Many other things in normal life are louder, including traffic, television, conversation, and just about any appliance you care to name.

When challenged these folk tell you that the problem noise can't actually be HEARD by humans, but it damages us physically anyway. It's odd, because it doesn't damage those whose property the turbines stand on (i.e. those closest) but only people some distance away. Some of them are as far away as I am, in fact. Doesn't hurt me. My family are bonny, thank you.

But maybe they are more sensitive flowers, and things they can't hear really do harm them. It's the vibrations, you know. Considering the amount of radio waves, wi-fi etc there are zooming about, I'm amazed they haven't fallen to bits.

If wind turbines harm humans, then it would follow they harm us all. I'm not seeing that. Multiple studies on the effect of wind turbines are not seeing that. Anecdotes by grumpy drama queens is not evidence of health hazards.

If you want something a bit more scientific, try this:

But there's no telling people that it's all in their imagination. As soon as they see a turbine, they suddenly feel ill. People who don't know they are there, feel fine.

The visual? Well some feel they are a blot of the landscape. I find them elegant and fascinating, like huge birds. Moreover in a rural environment they beat grain silos any day of the week. Matter of taste really.

Of course there are other complaints, about birds and bats being killed. Darwin probably has a few thoughts on that, but obviously I do care. The data on how many birds that have been killed by turbines is extremely variable, so take your pick, but what they don't tell you is how many birds are killed by OTHER human activity. In fact far more birds die flying into stationary tall buildings. And some not so tall. I've had them splatted on my second floor bedroom window, when disoriented by certain light conditions. If we are to ban wind turbines based on bird mortality, then we must also ban windows. And all vehicles. So, let's be sensible.

But the biggest question of all, surely, is what would you rather have? Would you rather have gas power stations? You don't want fracking. Coal? All that pollution. Nuclear? Have you SEEN the radiation in the Pacific? NIMBYS want power.

"Why can't we just have solar?" - I've heard this over and over. Well, because it's not always sunny enough in the right places. If you live in Arizona solar is the ideal power source. If you live in British Columbia, not so much. Wind power is ideal in certain places, because it's.....windy. I won't bore you with the data here, but it's available, if you are interested, at and other places.

Those who hate wind turbines have simply decided to hate them, and nothing we can say will placate them. You'll get anti people with just about anything. I think they have too much time on their hands.

But before you join in the cause against, VISIT a wind farm. Don't just rely on internet hearsay. Come to my house and try to hear the nearest turbine. Bring your hearing aid.


  1. When we went on a vacation in Kansas the thing I remember most was driving past a wind farm. I made Scott stop. I don't really remember hearing noise other than wind.

  2. And when I lived near San Francisco (in California, of course) I used to regularly drive by one near Tracy.
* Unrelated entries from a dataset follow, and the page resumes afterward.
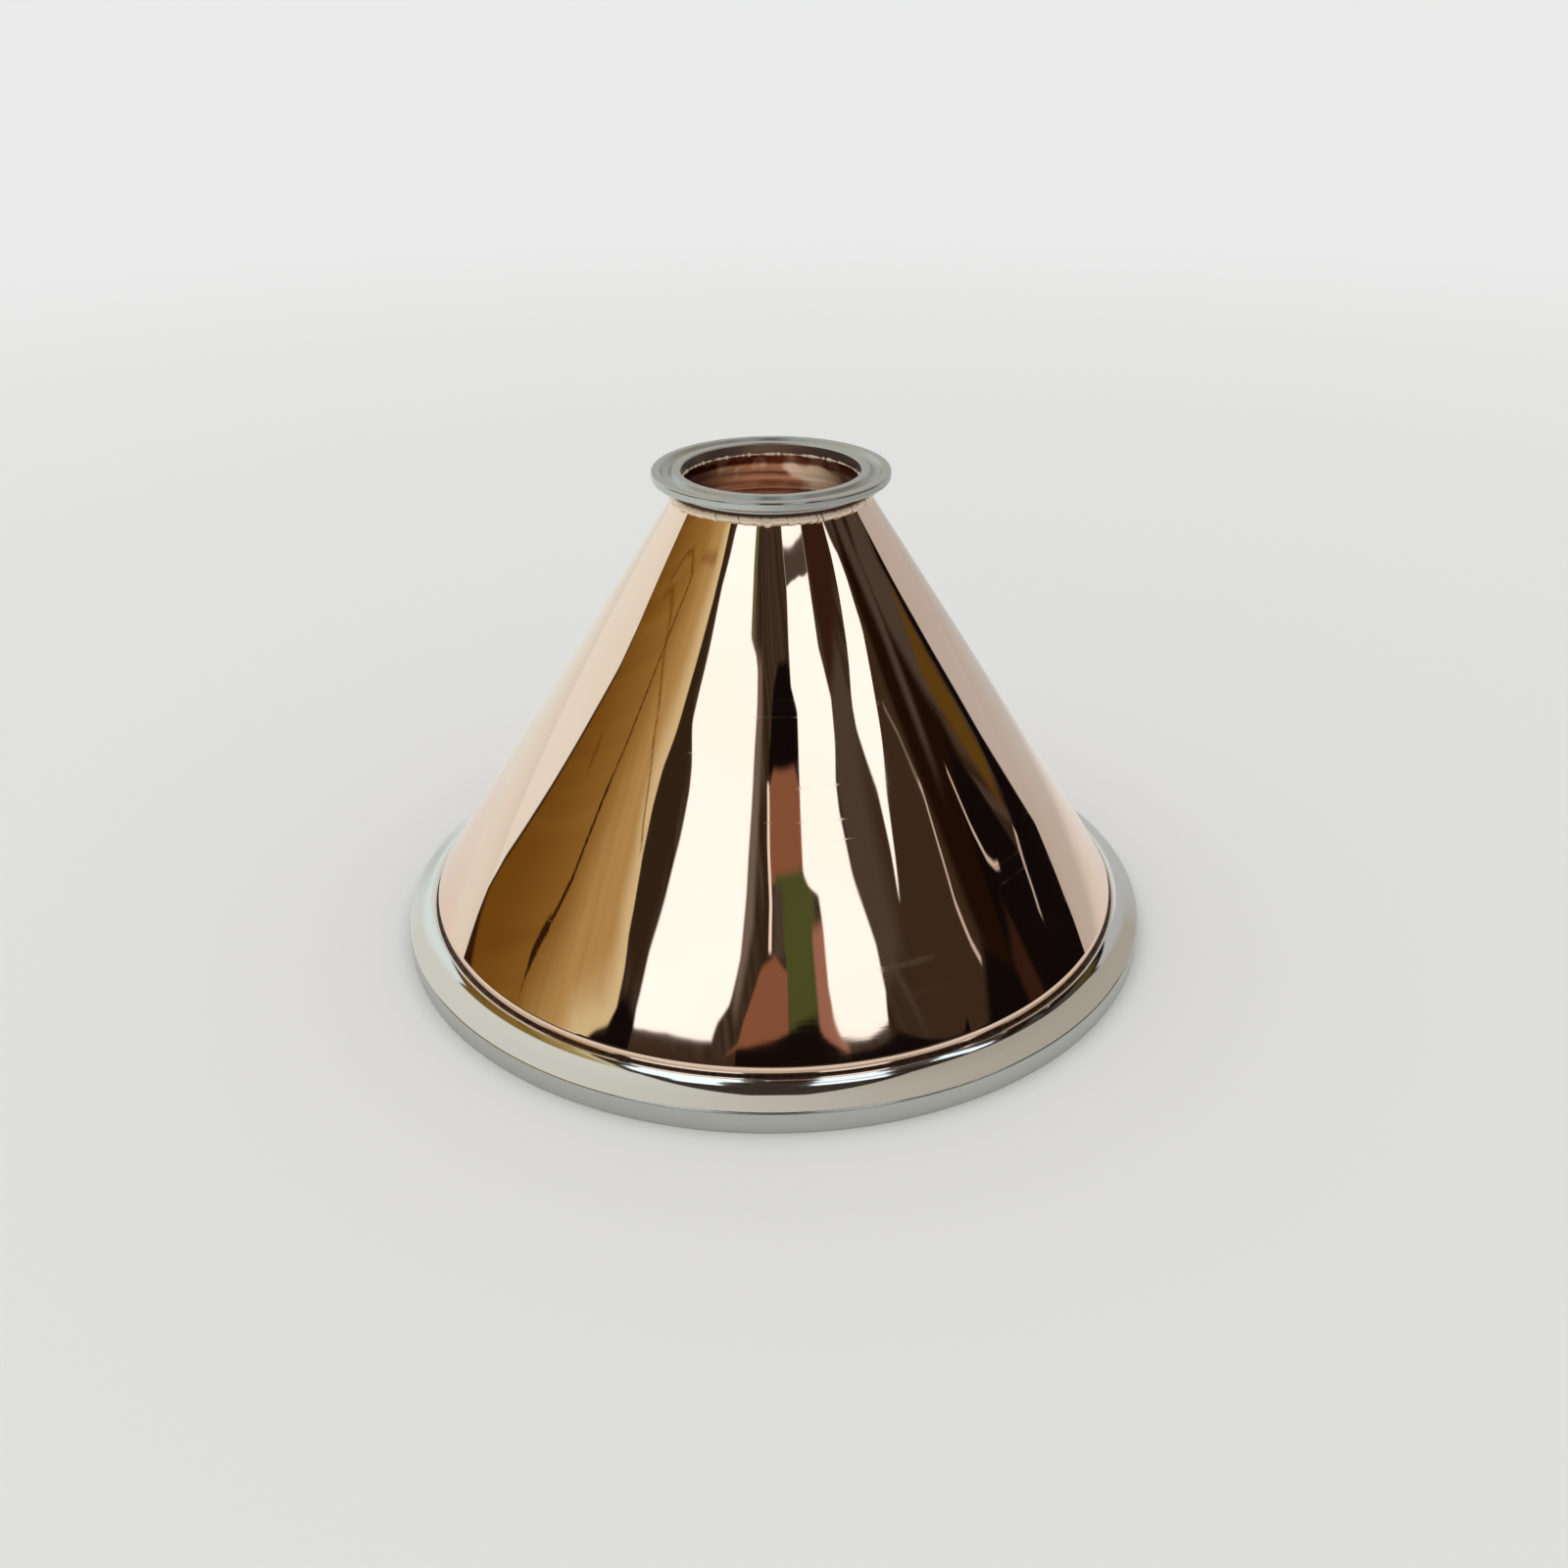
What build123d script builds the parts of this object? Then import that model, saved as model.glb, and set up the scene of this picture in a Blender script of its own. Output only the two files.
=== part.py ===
from build123d import *
import math
import os

# Concentric pipe reducer: a spun copper cone between two turned stainless clamp ferrules.
# Millimetres, +Z up, origin at the centre of the large end's face, which stands on the ground.

# Whole fitting
overall_height = 134.4

# Copper cone, spun from one sheet
copper_wall = 1.2
skirt_height = 2.2
skirt_bend_radius = 1.2
collar_bend_radius = 1.0
collar_seat_length = 1.4
collar_root_gap = 0.6

# Large clamp ferrule, whose flange measures 217.4 across
large_bore_diameter = 197.2
large_face_width = 10.1
large_rim_height = 6.15
large_edge_round = 0.8
large_foot_chamfer = 0.3
large_neck_wall = 2.55
large_neck_height = 10.45
large_neck_lean = 35.0
large_neck_fillet = 7.8

# Small clamp ferrule, whose flange measures 64 across
small_bore_diameter = 48.0
small_face_width = 8.0
small_rim_height = 2.2
small_edge_round = 0.6
small_neck_wall = 1.5
small_neck_length = 0.47

# Both ferrules
back_slope_angle = 20.0
bore_chamfer = 0.35
groove_width = 3.4
groove_flank_angle = 55.0
groove_bottom_radius = 1.4

# Welds
seam_height = 0.25
seam_recess = 0.12
seam_root = 0.25
bead_lump_pitch = 2.5
bead_crest_radius = 1.45
bead_waist_radius = 0.95
bead_lump_sides = 12
bead_lump_overlap = 0.25
bead_lump_lean = 18.0
bead_stand_off = 0.75

# Positions that several pieces share
large_bore_radius = large_bore_diameter / 2
large_flange_radius = large_bore_radius + large_face_width
large_neck_radius = large_bore_radius + large_neck_wall
small_bore_radius = small_bore_diameter / 2
small_flange_radius = small_bore_radius + small_face_width
skirt_radius = large_bore_radius + copper_wall
collar_radius = small_bore_radius + copper_wall
small_neck_radius = collar_radius + small_neck_wall
back_slope = math.tan(math.radians(back_slope_angle))
small_rim_bottom = overall_height - small_rim_height
small_slope_bottom = small_rim_bottom - (small_flange_radius - small_neck_radius) * back_slope
small_neck_bottom = small_slope_bottom - small_neck_length
collar_top = small_neck_bottom + collar_seat_length
cone_top = small_neck_bottom - collar_root_gap
skirt_bottom = large_neck_height + seam_height
skirt_top = skirt_bottom + skirt_height
cone_angle = math.atan((skirt_radius - collar_radius) / (cone_top - skirt_top))


def rounded_outline(corners):
    """Closed outline through (radius, height, rounding) corners, each rounded by an arc."""
    starts, ends, middles = [], [], []
    for index, (radius, height, rounding) in enumerate(corners):
        corner = Vector(radius, height)
        before = (Vector(*corners[index - 1][:2]) - corner).normalized()
        after = (Vector(*corners[(index + 1) % len(corners)][:2]) - corner).normalized()
        half_angle = math.radians(before.get_angle(after)) / 2
        back_off = rounding / math.tan(half_angle)
        starts.append(corner + before * back_off)
        ends.append(corner + after * back_off)
        inward = (before + after).normalized()
        middles.append(corner + inward * rounding * (1 / math.sin(half_angle) - 1))
    edges = []
    for index, corner in enumerate(corners):
        if corner[2] > 0:
            edges.append(Edge.make_three_point_arc(starts[index], middles[index], ends[index]))
        edges.append(Edge.make_line(ends[index], starts[(index + 1) % len(corners)]))
    return Wire(edges)


def turned(corners):
    """Solid of revolution about the upright axis from rounded outline corners."""
    return revolve(Plane.XZ * Face(rounded_outline(corners)), Axis.Z, 360)


def gasket_groove(bore_radius, flange_radius, face_height, inwards):
    """Corners of a round-bottomed groove in the middle of a flange face, bore side first."""
    middle = (bore_radius + flange_radius) / 2
    half_width = groove_width / 2
    flank_drop = half_width * math.tan(math.radians(groove_flank_angle))
    return [
        (middle - half_width, face_height, 0),
        (middle, face_height + inwards * flank_drop, groove_bottom_radius),
        (middle + half_width, face_height, 0),
    ]


def cone_radius(height):
    """Outside radius of the straight conical wall at a height."""
    return skirt_radius - (height - skirt_top) * math.tan(cone_angle)


def make_reducer_cone():
    """Copper shell of even wall: upright skirt, straight cone and upright collar."""
    bend_shift = copper_wall * math.tan(cone_angle / 2)
    return turned([
        (large_bore_radius, skirt_bottom, 0),
        (skirt_radius, skirt_bottom, 0),
        (skirt_radius, skirt_top, skirt_bend_radius + copper_wall),
        (collar_radius, cone_top, collar_bend_radius),
        (collar_radius, collar_top, 0),
        (small_bore_radius, collar_top, 0),
        (small_bore_radius, cone_top - bend_shift, collar_bend_radius + copper_wall),
        (large_bore_radius, skirt_top - bend_shift, skirt_bend_radius),
    ])


def make_large_ferrule():
    """Turned ring with a rim, a back slope, a leaning neck and a groove in its underside."""
    lean = math.tan(math.radians(large_neck_lean))
    reach = large_flange_radius - large_neck_radius - large_neck_height * lean
    fillet_height = (large_rim_height + reach * back_slope) / (1 - lean * back_slope)
    fillet_radius = large_neck_radius + (large_neck_height - fillet_height) * lean
    return turned([
        (large_bore_radius, bore_chamfer, 0),
        (large_bore_radius + bore_chamfer, 0, 0),
        *gasket_groove(large_bore_radius, large_flange_radius, 0, 1),
        (large_flange_radius - large_foot_chamfer, 0, 0),
        (large_flange_radius, large_foot_chamfer, 0),
        (large_flange_radius, large_rim_height, large_edge_round),
        (fillet_radius, fillet_height, large_neck_fillet),
        (large_neck_radius, large_neck_height, 0),
        (large_bore_radius, large_neck_height, 0),
    ])


def make_small_ferrule():
    """Turned ring with a grooved face, a back slope, a short neck and a seat for the collar."""
    groove = gasket_groove(small_bore_radius, small_flange_radius, overall_height, -1)
    return turned([
        (small_bore_radius, overall_height - bore_chamfer, 0),
        (small_bore_radius, collar_top, 0),
        (collar_radius, collar_top, 0),
        (collar_radius, small_neck_bottom, 0),
        (small_neck_radius, small_neck_bottom, 0),
        (small_neck_radius, small_slope_bottom, 0),
        (small_flange_radius, small_rim_bottom, small_edge_round),
        (small_flange_radius, overall_height, small_edge_round),
        *reversed(groove),
        (small_bore_radius + bore_chamfer, overall_height, 0),
    ])


def make_lower_weld_seam():
    """Thin dressed weld ring: a fine sunk line outside and a low root ridge inside."""
    middle = large_neck_height + seam_height / 2
    return turned([
        (large_bore_radius, large_neck_height, 0),
        (large_neck_radius - seam_recess, large_neck_height, 0),
        (skirt_radius - seam_recess, middle, 0),
        (skirt_radius, skirt_bottom, 0),
        (large_bore_radius, skirt_bottom, 0),
        (large_bore_radius - seam_root, middle, 0),
    ])


def make_weld_lump():
    """One barrel-shaped lump along X, thick at its crest and thin where the next one starts."""
    half_length = (bead_lump_pitch + bead_lump_overlap) / 2
    sections = [
        Plane((along, 0, 0), z_dir=(1, 0, 0)) * RegularPolygon(radius, bead_lump_sides)
        for along, radius in (
            (-half_length, bead_waist_radius),
            (0, bead_crest_radius),
            (half_length, bead_waist_radius),
        )
    ]
    return loft(sections, ruled=True)


def make_upper_weld_bead(pieces_under_it):
    """Ring of overlapping weld lumps laid in the corner below the small ferrule."""
    lump_height = small_neck_bottom - bead_crest_radius
    lump_circle = cone_radius(lump_height) + bead_stand_off
    lump_count = round(2 * math.pi * lump_circle / bead_lump_pitch)
    lump = Rotation(0, 0, 90) * Rotation(0, bead_lump_lean, 0) * make_weld_lump()
    level = Pos(0, 0, lump_height)
    lumps = [level * place * lump for place in PolarLocations(lump_circle, lump_count)]
    ring = lumps[0].fuse(*lumps[1:])
    inside = Cylinder(small_bore_radius + copper_wall / 2, overall_height, align=(
        Align.CENTER, Align.CENTER, Align.MIN))
    return ring - inside - pieces_under_it


reducer_cone = make_reducer_cone()
small_ferrule = make_small_ferrule()
parts = {
    "reducer_cone": reducer_cone,
    "large_ferrule": make_large_ferrule(),
    "small_ferrule": small_ferrule,
    "lower_weld_seam": make_lower_weld_seam(),
    "upper_weld_bead": make_upper_weld_bead([reducer_cone, small_ferrule]),
}

os.makedirs("parts", exist_ok=True)
for name, shape in parts.items():
    export_step(shape, f"parts/{name}.step")
    print(name, round(shape.volume, 1), "mm3")
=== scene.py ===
# %% [markdown]
# # A polished copper reducer between two clamp ferrules
# The object is a spun copper cone with a turned stainless ferrule welded to each end. Its looks
# are almost all reflection, so the lesson spends its effort on three things: true turned
# profiles, a surface that is nearly but not quite smooth, and a studio that is worth reflecting.
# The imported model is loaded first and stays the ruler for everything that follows.

import math

import bmesh
import bpy
import numpy as np
from mathutils import Matrix, Vector


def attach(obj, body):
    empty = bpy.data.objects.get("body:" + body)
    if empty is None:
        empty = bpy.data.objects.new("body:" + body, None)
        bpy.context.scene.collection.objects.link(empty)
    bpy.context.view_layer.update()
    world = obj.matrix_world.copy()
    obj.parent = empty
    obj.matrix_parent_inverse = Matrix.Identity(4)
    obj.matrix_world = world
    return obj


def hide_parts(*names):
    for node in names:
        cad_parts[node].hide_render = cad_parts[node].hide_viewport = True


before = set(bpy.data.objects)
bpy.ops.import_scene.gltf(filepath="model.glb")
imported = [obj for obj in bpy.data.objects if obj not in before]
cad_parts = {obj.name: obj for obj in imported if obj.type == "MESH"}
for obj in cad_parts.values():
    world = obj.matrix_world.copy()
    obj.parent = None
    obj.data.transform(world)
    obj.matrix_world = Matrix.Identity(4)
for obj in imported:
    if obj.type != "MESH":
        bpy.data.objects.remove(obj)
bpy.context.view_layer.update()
MM = 0.001

# %% [markdown]
# The camera comes before any surface, since a reflection is only right from the right place. Its
# lens and place were worked out from the two flanges' ellipses. It could be aimed with a
# constraint, but three angles say the same thing and survive being moved to another view.

# %% Place the camera
SENSOR_WIDTH = 36.0
PICTURE_PIXELS = 1600
FOCAL_PIXELS = 1542.2
CAMERA_PLACE = Vector((0.0, -394.8, 247.0)) * MM
CAMERA_PITCH = math.radians(27.769)
CAMERA_YAW = math.radians(0.455)
CAMERA_ROLL = math.radians(-0.23)


def camera_axes(pitch, yaw, roll):
    """Right, up and backward directions of a camera that looks along +Y at rest."""
    level = math.cos(pitch)
    forward = Vector((math.sin(yaw) * level, math.cos(yaw) * level, -math.sin(pitch)))
    right = Vector((math.cos(yaw), -math.sin(yaw), 0.0))
    up = right.cross(forward)
    turned_right = right * math.cos(roll) + up * math.sin(roll)
    turned_up = up * math.cos(roll) - right * math.sin(roll)
    return turned_right, turned_up, -forward


lens = bpy.data.cameras.new("camera")
lens.sensor_width = SENSOR_WIDTH
lens.lens = FOCAL_PIXELS * SENSOR_WIDTH / PICTURE_PIXELS
lens.clip_start = 0.01
lens.clip_end = 100.0
camera = bpy.data.objects.new("camera", lens)
columns = camera_axes(CAMERA_PITCH, CAMERA_YAW, CAMERA_ROLL)
camera.matrix_world = Matrix.Translation(CAMERA_PLACE) @ Matrix(columns).transposed().to_4x4()
bpy.context.scene.collection.objects.link(camera)
bpy.context.scene.camera = camera
bpy.context.scene.view_settings.view_transform = "Standard"
print(f"lens {lens.lens:.1f} mm on a {SENSOR_WIDTH:.0f} mm sensor")

# %% [markdown]
# Every finish below is a sum of noises and ramps. Linking dozens of nodes by hand hides the
# thought, so one small class wraps a socket and lets Python write the sum. Any other node comes
# from one method, which sets the node's options before it fills its sockets. A Mix node has a set
# of sockets with the same names for every kind of value, so its colour sockets go by number.

# %% Write shader maths as Python
MIX_FACTOR = 0
MIX_FIRST_COLOUR = 6
MIX_SECOND_COLOUR = 7
MIX_COLOUR_OUT = 2


class Flow:
    """One output socket, used in Python sums as if it were a number."""

    def __init__(self, tree, socket=None):
        self.tree = tree
        self.socket = socket

    def node(self, kind, settings=None, sockets=None, out=0):
        """Adds any node: its settings first, then the values or links of its sockets."""
        made = self.tree.nodes.new(kind)
        for name, value in (settings or {}).items():
            if name == "stops":
                set_stops(made.color_ramp, value)
            else:
                setattr(made, name, value)
        for name, value in (sockets or {}).items():
            if isinstance(value, Flow):
                self.tree.links.new(value.socket, made.inputs[name])
            else:
                made.inputs[name].default_value = value
        return Flow(self.tree, made.outputs[out])

    def output(self, name):
        """Another output of the same node."""
        return Flow(self.tree, self.socket.node.outputs[name])

    def math(self, operation, *values):
        return self.node("ShaderNodeMath", {"operation": operation}, dict(enumerate(values)))

    def __add__(self, other):
        return self.math("ADD", self, other)

    def __sub__(self, other):
        return self.math("SUBTRACT", self, other)

    def __rsub__(self, other):
        return self.math("SUBTRACT", other, self)

    def __mul__(self, other):
        return self.math("MULTIPLY", self, other)

    def __truediv__(self, other):
        return self.math("DIVIDE", self, other)

    __radd__ = __add__
    __rmul__ = __mul__

    def ease(self, low, high):
        """Rises smoothly from zero at low to one at high."""
        sockets = {"Value": self, "From Min": low, "From Max": high}
        return self.node("ShaderNodeMapRange", {"interpolation_type": "SMOOTHSTEP"}, sockets)

    def tint(self, first, second):
        """The first colour where this is zero, the second where it is one."""
        sockets = {MIX_FACTOR: self, MIX_FIRST_COLOUR: first, MIX_SECOND_COLOUR: second}
        return self.node("ShaderNodeMix", {"data_type": "RGBA"}, sockets, MIX_COLOUR_OUT)


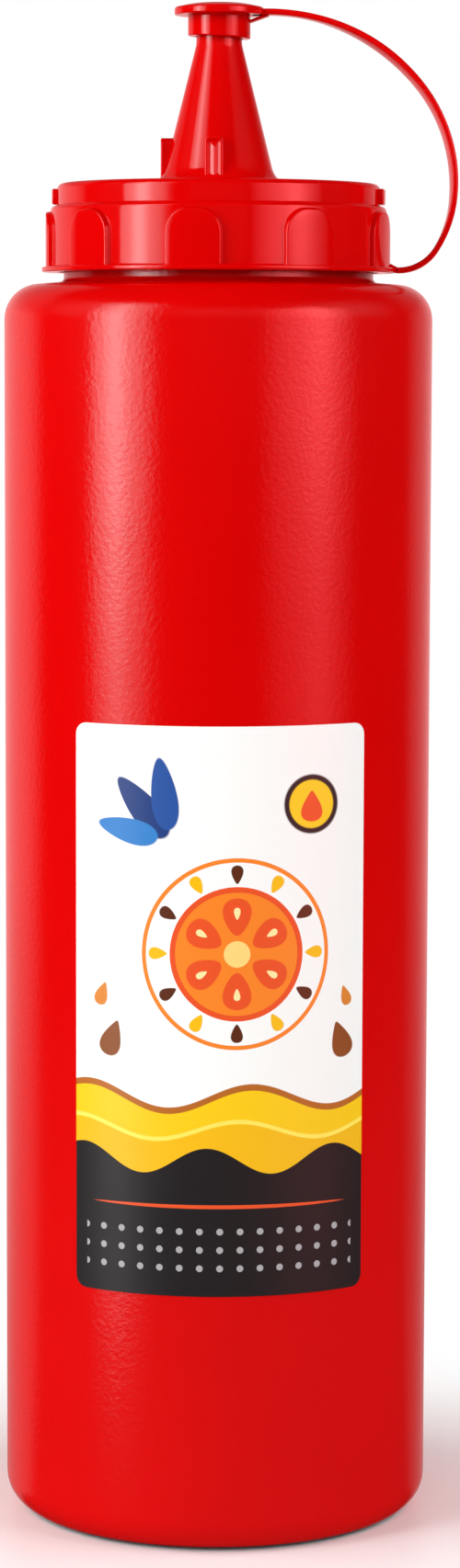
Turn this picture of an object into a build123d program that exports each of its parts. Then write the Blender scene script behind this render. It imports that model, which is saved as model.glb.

There are a bunch of them near El Paso, TX. There is a LOT of wind in Texas and I'd love to see more wind farms. I think they are rather cool looking.

  3. I have seen the wind farms and would have no problems living in the neighbourhood of where farms are located. Besides the eco-friendly means of producing power, I kind of like the peaceful dance of the blades turning in the winds.

    Heck if I had the means to buy the right kind of land, I would have one myself.

  4. Visually, I rather like them. We have driven past big wind farms near Pitcher Creek, Alberta and other places during past travels. I was disappointed to hear they are hard to live near, so am glad to hear it may not be so. That said, I also know a person who is hyper sensitive to all sort of things. Their presence might well be agonizing to her. But then, when it comes to dealing with the frail among us at the expense of the community at large, where do we draw the line? This is a good topic for a blog.

    1. I will freely admit I have a hard time with the claims of some "hyper sensitive" people. I've known too many who are clearly better labelled "hypochondriac" or even "delusional". That in itself is a genuine disorder that requires sympathy, but I'm afraid I have to leave it to others to maintain ongoing patience and support because I run out very fast.

      And indeed, yes, can we pander to the needs of a neurotic minority? There must be a limit. The whole "no peanut butter in schools" question is similar. A good topic, but probably not one that should be written by me......

    2. Peanut butter in schools is exactly what I had in mind. I will write it one of these days, but not in this season.

  5. Thanks Melanie. I have to admit to just giving the whole issue a cursory glance. No wind farms in my area. I did find the claims of strange illnesses and noise rather bizarre. I had no idea you lived near such a farm; learn something new every day.

    1. We use it as a landmark for visitors, LOL. Come up Highway 10, and when you see all the turbines, you're close :)

      There are signs up objecting to it in many areas. People get hold of the idea that it's a bad thing, never bother to do any research, and is becomes that thing you love the most - gossip. Hearsay. So as a person in lives right in the thick of it, as it were, I feel I have a valid opinion.